Story after story marked by scandal, stumble, and intrigue. Who are these people? They're the people of the Bible.
And they're us. We find our stories in theirs. We find our hope where they found theirs.
...in the hands of an uncommon God.
In the midst of them all...hovering over them all...is the hero of it all. God. Maker. Shaper. Rescuer of sinking hearts. God. Passing out high callings, second chances, and moral compasses to all comers and takers.
In this gathering of inspiring stories from his numerous best-selling books, master storyteller Max Lucado revisits some of his favorite biblical characters - all of whom were very human and imperfect, just like us. If God can find a place for them...he just might have a place for us too.
I would have to give this book 3 stars.
Cast of Characters is a wonderful little book that lets the reader see into the lives of some of the people who participated in the stories of the Bible. These characters weren’t spotless, they weren’t without fault, but they were the people who God chose to use for His perfect work; people like David, Jarius, Abigail, Nicodemus, The Samaritan Woman, Job, Esther, and so on.
I could tell that this book was written to inspire Christians to realize how magnificent our God is. It took a few chapters to get into the book, but in some places I really did enjoy the truths that he had to point out. There was, however, one thing that I really did not enjoy about this book.
Lucado frequently used NCV (New Century Version) of the Bible. Maybe it is because I am so used to reading from my King James Version, but this alteration of versions was irritating and very hard to follow. The NCV distorted the bible verses so much that sometimes I didn’t even realize he was quoting some of my favorite verses. The NCV was just too…too normal…it didn’t sound like the sacred Word of God. This was probably my biggest issue with the book.
Once I got past the “watered-down” verses, it was a pretty good book. He added quite a bit of humor to it and added personal accounts into the stories. Frequently, he would recreate the Bible stories into modern-day events and although I thought it was a bit odd and took a while to get used to, I did enjoy reading about those events. It just goes to show you that God’s commandments aren’t just for “the ancient days” – they are everlasting and apply to every generation, no matter how much it changes and alters.

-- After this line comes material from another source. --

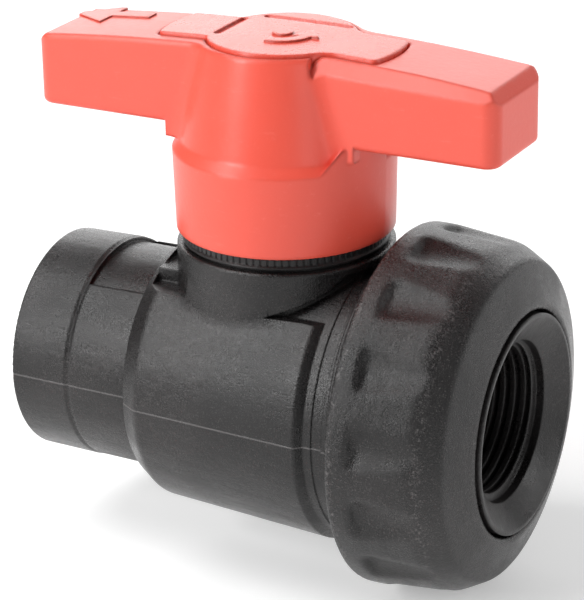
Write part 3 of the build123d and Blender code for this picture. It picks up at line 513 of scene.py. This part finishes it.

That said, this book would make a great devotional, as long as you have your Bible nearby to translate the NCV. (Maybe it’s just me, but I thought to give you a heads up anyways!) Max Lucado has written many different devotionals and, although I wouldn’t say this is a must have for your morning or evening worship with our Savior, it was a nice read and I learned many relevant truths from it.
Thanks goes to Thomas Nelson for giving me a complementary copy of this book to review.